From A Cantor To A Gallop

Steve Benen hammers House minority leader Eric Cantor for his and and an aide's bizarre assertion that Ronald Reagan, who raised taxes more than any predecessor, didn't raise taxes:

Why do Cantor, his press secretary, and Republicans everywhere deny what is plainly true? Because reality is terribly inconvenient: the GOP demi-god rejected the right-wing line on always opposing tax increases; he willingly compromised with Democrats on revenue; and the economy soared after Reagan raised taxes, disproving the Republican assumption that tax increases always push the nation towards recessions.

In other words, Reagan’s legacy makes the contemporary Republican Party look ridiculous. No wonder Cantor’s press secretary started yelling: [Leslie] Stahl [who was interviewing Cantor on CBS] was bringing up facts that are never supposed to be repeated out loud.

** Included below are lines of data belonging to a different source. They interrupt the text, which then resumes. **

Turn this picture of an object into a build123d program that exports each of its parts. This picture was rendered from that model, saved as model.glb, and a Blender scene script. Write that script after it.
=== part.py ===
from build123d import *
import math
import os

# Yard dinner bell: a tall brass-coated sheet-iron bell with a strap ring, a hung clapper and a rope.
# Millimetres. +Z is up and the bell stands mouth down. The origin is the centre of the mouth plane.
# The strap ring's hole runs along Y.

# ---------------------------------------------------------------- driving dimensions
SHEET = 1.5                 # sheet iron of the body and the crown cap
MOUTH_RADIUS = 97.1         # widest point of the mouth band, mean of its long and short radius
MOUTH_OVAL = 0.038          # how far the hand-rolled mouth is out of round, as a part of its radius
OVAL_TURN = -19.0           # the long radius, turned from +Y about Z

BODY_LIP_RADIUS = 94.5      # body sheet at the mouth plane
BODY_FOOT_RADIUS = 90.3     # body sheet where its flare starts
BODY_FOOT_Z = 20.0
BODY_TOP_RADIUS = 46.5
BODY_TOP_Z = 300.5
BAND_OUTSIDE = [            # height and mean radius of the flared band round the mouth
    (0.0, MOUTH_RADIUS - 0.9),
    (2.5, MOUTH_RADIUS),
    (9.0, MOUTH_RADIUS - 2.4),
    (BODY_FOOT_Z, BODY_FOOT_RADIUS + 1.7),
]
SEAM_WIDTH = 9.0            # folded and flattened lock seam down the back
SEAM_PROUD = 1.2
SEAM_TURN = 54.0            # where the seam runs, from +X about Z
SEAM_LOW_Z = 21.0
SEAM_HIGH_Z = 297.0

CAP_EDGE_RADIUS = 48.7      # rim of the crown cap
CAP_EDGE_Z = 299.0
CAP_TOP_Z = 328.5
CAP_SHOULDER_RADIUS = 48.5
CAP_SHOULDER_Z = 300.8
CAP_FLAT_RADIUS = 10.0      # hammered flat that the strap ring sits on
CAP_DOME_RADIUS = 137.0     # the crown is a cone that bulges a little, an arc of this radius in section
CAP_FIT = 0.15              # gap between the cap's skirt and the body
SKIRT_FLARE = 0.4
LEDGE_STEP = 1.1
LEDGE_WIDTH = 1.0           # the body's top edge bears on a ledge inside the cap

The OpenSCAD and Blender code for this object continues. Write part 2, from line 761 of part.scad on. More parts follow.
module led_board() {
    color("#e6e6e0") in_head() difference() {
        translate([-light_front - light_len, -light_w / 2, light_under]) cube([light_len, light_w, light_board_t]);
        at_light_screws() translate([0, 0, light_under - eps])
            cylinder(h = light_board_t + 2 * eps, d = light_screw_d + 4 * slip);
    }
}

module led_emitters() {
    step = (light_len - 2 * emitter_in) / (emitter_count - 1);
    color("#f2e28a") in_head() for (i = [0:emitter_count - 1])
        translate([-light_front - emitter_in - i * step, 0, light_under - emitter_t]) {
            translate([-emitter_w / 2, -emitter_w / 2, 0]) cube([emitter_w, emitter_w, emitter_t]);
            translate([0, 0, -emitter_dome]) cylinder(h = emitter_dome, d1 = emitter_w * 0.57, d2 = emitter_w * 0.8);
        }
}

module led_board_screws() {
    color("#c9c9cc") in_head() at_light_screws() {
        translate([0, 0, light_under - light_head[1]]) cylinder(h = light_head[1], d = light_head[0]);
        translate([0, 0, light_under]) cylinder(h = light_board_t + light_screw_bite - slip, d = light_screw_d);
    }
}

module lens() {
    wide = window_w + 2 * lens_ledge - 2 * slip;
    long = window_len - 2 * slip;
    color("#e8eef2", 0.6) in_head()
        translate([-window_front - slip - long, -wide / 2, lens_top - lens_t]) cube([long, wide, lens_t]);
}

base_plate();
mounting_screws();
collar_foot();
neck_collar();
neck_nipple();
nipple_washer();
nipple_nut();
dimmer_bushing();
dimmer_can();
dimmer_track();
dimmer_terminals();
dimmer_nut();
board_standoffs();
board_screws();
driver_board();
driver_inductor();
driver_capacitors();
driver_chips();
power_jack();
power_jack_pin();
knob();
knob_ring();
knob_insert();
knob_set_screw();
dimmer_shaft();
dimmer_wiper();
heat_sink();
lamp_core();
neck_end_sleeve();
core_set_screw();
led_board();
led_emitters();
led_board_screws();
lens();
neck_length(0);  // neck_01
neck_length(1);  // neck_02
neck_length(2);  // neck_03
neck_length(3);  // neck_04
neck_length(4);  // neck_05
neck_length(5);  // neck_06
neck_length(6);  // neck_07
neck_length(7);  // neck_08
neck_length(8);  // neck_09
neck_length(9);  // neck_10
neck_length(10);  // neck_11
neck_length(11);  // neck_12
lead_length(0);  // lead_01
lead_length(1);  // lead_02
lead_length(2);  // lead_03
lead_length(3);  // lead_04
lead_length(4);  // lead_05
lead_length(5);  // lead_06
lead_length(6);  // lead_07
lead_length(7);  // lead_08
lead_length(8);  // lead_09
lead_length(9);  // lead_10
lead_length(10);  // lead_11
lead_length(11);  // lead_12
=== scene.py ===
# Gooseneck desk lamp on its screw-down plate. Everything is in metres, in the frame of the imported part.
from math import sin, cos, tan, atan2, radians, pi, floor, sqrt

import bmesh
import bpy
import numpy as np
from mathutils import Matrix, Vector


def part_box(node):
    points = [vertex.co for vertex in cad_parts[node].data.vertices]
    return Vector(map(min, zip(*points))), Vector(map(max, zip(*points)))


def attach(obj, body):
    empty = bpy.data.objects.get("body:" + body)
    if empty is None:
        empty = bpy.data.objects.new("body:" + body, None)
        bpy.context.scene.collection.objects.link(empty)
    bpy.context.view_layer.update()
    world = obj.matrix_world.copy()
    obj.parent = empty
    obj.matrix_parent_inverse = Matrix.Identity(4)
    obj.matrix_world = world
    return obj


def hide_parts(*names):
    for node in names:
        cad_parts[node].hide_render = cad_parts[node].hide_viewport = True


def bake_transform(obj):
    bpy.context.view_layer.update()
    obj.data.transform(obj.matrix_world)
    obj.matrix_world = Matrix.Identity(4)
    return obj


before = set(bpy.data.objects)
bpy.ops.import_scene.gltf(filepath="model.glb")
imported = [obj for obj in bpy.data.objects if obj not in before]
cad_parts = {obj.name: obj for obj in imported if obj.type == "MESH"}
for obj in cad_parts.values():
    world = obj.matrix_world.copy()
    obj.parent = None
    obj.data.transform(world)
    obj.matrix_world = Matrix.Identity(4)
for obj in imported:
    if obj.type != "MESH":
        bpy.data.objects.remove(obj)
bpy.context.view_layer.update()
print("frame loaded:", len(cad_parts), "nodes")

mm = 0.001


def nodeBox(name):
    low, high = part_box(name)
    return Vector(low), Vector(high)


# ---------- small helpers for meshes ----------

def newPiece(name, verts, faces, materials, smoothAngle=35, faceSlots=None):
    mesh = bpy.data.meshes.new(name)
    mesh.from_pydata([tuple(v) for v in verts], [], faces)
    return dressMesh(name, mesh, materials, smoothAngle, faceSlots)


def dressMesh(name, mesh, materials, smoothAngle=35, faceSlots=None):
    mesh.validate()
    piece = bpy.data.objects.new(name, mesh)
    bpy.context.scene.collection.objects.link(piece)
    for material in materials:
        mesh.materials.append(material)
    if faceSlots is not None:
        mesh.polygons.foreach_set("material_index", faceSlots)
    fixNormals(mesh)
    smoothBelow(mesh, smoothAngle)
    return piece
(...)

Reagan was guilty of other acts of apostasy against 21st century hyper-conservatism as well. Cantor looks silly saying otherwise. Could it be this is the first time he ever got the question, at least in a setting where a camera was boring in so tight that you could see the pores under his makeup? If so, good for Stahl.

Here's what he should've said: "President Reagan was the first to stand in the path of the prevailing policy juggernaut of his time and say, quoting Bill Buckley the only time he used a one-syllable word, 'Stop!' Of course he didn't accomplish all he hoped when it comes to diminishing the size and scope of a coercive federal establishment. Of course he sometimes had to compromise. His courage inspires us not to."

Or some such. I don't really want Cantor to sound smarter, because he's been wrong about the budget.